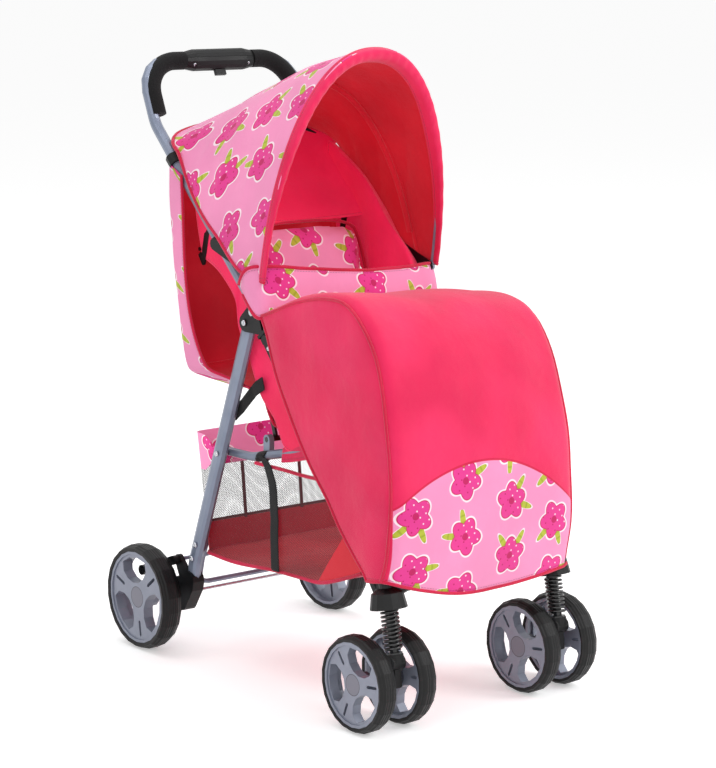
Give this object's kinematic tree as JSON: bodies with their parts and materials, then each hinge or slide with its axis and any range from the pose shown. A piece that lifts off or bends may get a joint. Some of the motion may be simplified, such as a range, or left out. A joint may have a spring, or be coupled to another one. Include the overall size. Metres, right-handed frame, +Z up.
{
  "type": "doll stroller",
  "caption": "Folding doll stroller with sprung twin swivel casters, a reclining seat, a folding hood, a padded foot cover, an under-seat basket and a foot brake.",
  "frame": {"origin": "middle of the box round the stroller, on the floor", "axes": "+Z up, the doll looks along -Y, +X to the right of someone who looks at the stroller from the front"},
  "size_m": [0.299, 0.5055, 0.6823],
  "materials": {
    "frame_paint": "satin",
    "black_plastic": "satin",
    "grey_plastic": "satin",
    "bright_steel": "polished",
    "black_steel": "satin",
    "tyre": "matte",
    "foam": "matte",
    "pink_fabric": "matte",
    "dark_fabric": "matte",
    "print_fabric": "matte"
  },
  "bodies": {
    "front_frame": {"front_tube_left": "frame_paint", "front_tube_right": "frame_paint", "hinge_bracket_left": "black_plastic", "hinge_bracket_right": "black_plastic", "handle_pivot_pin_left": "bright_steel", "handle_pivot_pin_right": "bright_steel", "front_crossbar": "black_plastic", "suspension_spring_left": "black_steel", "suspension_spring_right": "black_steel", "foot_cover": "pink_fabric", "seat_sling": "pink_fabric"},
    "caster_stem_left": {"caster_stem_left": "black_steel"},
    "caster_stem_right": {"caster_stem_right": "black_steel"},
    "caster_fork_left": {"caster_fork_left": "black_plastic", "front_axle_left": "bright_steel"},
    "caster_fork_right": {"caster_fork_right": "black_plastic", "front_axle_right": "bright_steel"},
    "front_wheel_left_outer": {"front_wheel_left_outer_rim": "grey_plastic", "front_wheel_left_outer_tyre": "tyre"},
    "front_wheel_left_inner": {"front_wheel_left_inner_rim": "grey_plastic", "front_wheel_left_inner_tyre": "tyre"},
    "front_wheel_right_outer": {"front_wheel_right_outer_rim": "grey_plastic", "front_wheel_right_outer_tyre": "tyre"},
    "front_wheel_right_inner": {"front_wheel_right_inner_rim": "grey_plastic", "front_wheel_right_inner_tyre": "tyre"},
    "rear_frame": {"rear_leg_left": "frame_paint", "rear_leg_right": "frame_paint", "rear_brace": "frame_paint", "axle_bracket_left": "black_plastic", "axle_bracket_right": "black_plastic", "cross_rod": "bright_steel", "basket": "dark_fabric"},
    "rear_wheel_left": {"rear_wheel_left_rim": "grey_plastic", "rear_wheel_left_tyre": "tyre"},
    "rear_wheel_right": {"rear_wheel_right_rim": "grey_plastic", "rear_wheel_right_tyre": "tyre"},
    "brake": {"brake_bar": "frame_paint", "brake_pedal_left": "black_plastic", "brake_pedal_right": "black_plastic"},
    "seat_frame": {"seat_frame": "frame_paint"},
    "backrest": {"backrest_frame": "black_steel", "backrest_pad": "print_fabric"},
    "handle_frame": {"handle_tube": "frame_paint", "foam_grip_left": "foam", "foam_grip_right": "foam", "grip_housing_upper": "black_plastic", "grip_housing_lower": "black_plastic", "hood_clip_left": "black_plastic", "hood_clip_right": "black_plastic", "hood_rear_bow": "black_plastic", "back_fabric": "pink_fabric", "back_curtain": "print_fabric", "hood_fabric": "print_fabric"},
    "hood_front_bow": {"hood_front_bow": "frame_paint"},
    "hood_mid_bow": {"hood_mid_bow": "frame_paint"},
    "recline_arm_left": {"recline_arm_left": "black_plastic"},
    "recline_arm_right": {"recline_arm_right": "black_plastic"},
    "latch_lever_left": {"latch_lever_left": "black_plastic"},
    "latch_lever_right": {"latch_lever_right": "black_plastic"}
  },
  "joints": [
    {"name": "handle_fold", "type": "hinge", "parent": "front_frame", "child": "handle_frame", "pos_m": [0, 0.01165, 0.4042], "axis": [1, 0, 0], "range_deg": [0, 150], "deforming": ["foot_cover", "seat_sling", "back_fabric", "hood_fabric", "back_curtain", "basket"]},
    {"name": "leg_fold", "type": "hinge", "parent": "front_frame", "child": "rear_frame", "pos_m": [0, 0.02535, 0.3911], "axis": [1, 0, 0], "range_deg": [-30, 0]},
    {"name": "seat_fold", "type": "hinge", "parent": "rear_frame", "child": "seat_frame", "pos_m": [0, 0.08145, 0.2392], "axis": [1, 0, 0], "range_deg": [0, 58.05]},
    {"name": "backrest_recline", "type": "hinge", "parent": "seat_frame", "child": "backrest", "pos_m": [0, 0.01935, 0.262], "axis": [1, 0, 0], "range_deg": [-16, 0]},
    {"name": "hood_front_swing", "type": "hinge", "parent": "handle_frame", "child": "hood_front_bow", "pos_m": [0, -0.01265, 0.438], "axis": [1, 0, 0], "range_deg": [-51, 0]},
    {"name": "hood_mid_swing", "type": "hinge", "parent": "handle_frame", "child": "hood_mid_bow", "pos_m": [0, 0.01135, 0.4465], "axis": [1, 0, 0], "range_deg": [-25, 0]},
    {"name": "recline_arm_left_swing", "type": "hinge", "parent": "handle_frame", "child": "recline_arm_left", "pos_m": [-0.0951, 0.11045, 0.50197], "axis": [1, 0, 0], "range_deg": [-25, 0]},
    {"name": "recline_arm_right_swing", "type": "hinge", "parent": "handle_frame", "child": "recline_arm_right", "pos_m": [0.0951, 0.11045, 0.50197], "axis": [1, 0, 0], "range_deg": [-25, 0]},
    {"name": "caster_left_spring", "type": "slide", "parent": "front_frame", "child": "caster_stem_left", "axis": [0, 0.1822, 0.9833], "range_m": [0, 0.008], "stiffness_N_per_m": 1500, "springref_m": -0.01, "deforming": ["suspension_spring_left"]},
    {"name": "caster_right_spring", "type": "slide", "parent": "front_frame", "child": "caster_stem_right", "axis": [0, 0.1822, 0.9833], "range_m": [0, 0.008], "stiffness_N_per_m": 1500, "springref_m": -0.01, "deforming": ["suspension_spring_right"]},
    {"name": "caster_left_swivel", "type": "hinge", "parent": "caster_stem_left", "child": "caster_fork_left", "pos_m": [-0.1126, -0.21865, 0.1285], "axis": [0, 0.1822, 0.9833], "continuous": true},
    {"name": "caster_right_swivel", "type": "hinge", "parent": "caster_stem_right", "child": "caster_fork_right", "pos_m": [0.1126, -0.21865, 0.1285], "axis": [0, 0.1822, 0.9833], "continuous": true},
    {"name": "front_wheel_left_outer_spin", "type": "hinge", "parent": "caster_fork_left", "child": "front_wheel_left_outer", "pos_m": [-0.1388, -0.20265, 0.0507], "axis": [1, 0, 0], "continuous": true},
    {"name": "front_wheel_left_inner_spin", "type": "hinge", "parent": "caster_fork_left", "child": "front_wheel_left_inner", "pos_m": [-0.0864, -0.20265, 0.0507], "axis": [1, 0, 0], "continuous": true},
    {"name": "front_wheel_right_outer_spin", "type": "hinge", "parent": "caster_fork_right", "child": "front_wheel_right_outer", "pos_m": [0.1388, -0.20265, 0.0507], "axis": [1, 0, 0], "continuous": true},
    {"name": "front_wheel_right_inner_spin", "type": "hinge", "parent": "caster_fork_right", "child": "front_wheel_right_inner", "pos_m": [0.0864, -0.20265, 0.0507], "axis": [1, 0, 0], "continuous": true},
    {"name": "rear_wheel_left_spin", "type": "hinge", "parent": "rear_frame", "child": "rear_wheel_left", "pos_m": [-0.1346, 0.19335, 0.06], "axis": [1, 0, 0], "continuous": true},
    {"name": "rear_wheel_right_spin", "type": "hinge", "parent": "rear_frame", "child": "rear_wheel_right", "pos_m": [0.1346, 0.19335, 0.06], "axis": [1, 0, 0], "continuous": true},
    {"name": "brake_press", "type": "hinge", "parent": "rear_frame", "child": "brake", "pos_m": [0, 0.15735, 0.106], "axis": [-1, 0, 0], "range_deg": [0, 14]},
    {"name": "latch_lever_left_pull", "type": "hinge", "parent": "front_frame", "child": "latch_lever_left", "pos_m": [-0.11165, -0.01685, 0.3682], "axis": [1, 0, 0], "range_deg": [0, 25], "stiffness_Nm_per_rad": 0.05, "springref_deg": -11.46},
    {"name": "latch_lever_right_pull", "type": "hinge", "parent": "front_frame", "child": "latch_lever_right", "pos_m": [0.11165, -0.01685, 0.3682], "axis": [1, 0, 0], "range_deg": [0, 25], "stiffness_Nm_per_rad": 0.05, "springref_deg": -11.46}
  ],
  "couplings": [
    {"joint": "leg_fold", "follows": "handle_fold", "ratio": -0.2},
    {"joint": "seat_fold", "follows": "handle_fold", "ratio": 0.387},
    {"joint": "hood_front_swing", "follows": "handle_fold", "ratio": -0.34},
    {"joint": "hood_mid_swing", "follows": "handle_fold", "ratio": -0.1666}
  ]
}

================================

● Challenge
Isolate each line of the listing above that includes "with". Copy it.

● Exercise result
Give this object's kinematic tree as JSON: bodies with their parts and materials, then each hinge or slide with its axis and any range from the pose shown. A piece that lifts off or bends may get a joint. Some of the motion may be simplified, such as a range, or left out. A joint may have a spring, or be coupled to another one. Include the overall size. Metres, right-handed frame, +Z up.
  "caption": "Folding doll stroller with sprung twin swivel casters, a reclining seat, a folding hood, a padded foot cover, an under-seat basket and a foot brake.",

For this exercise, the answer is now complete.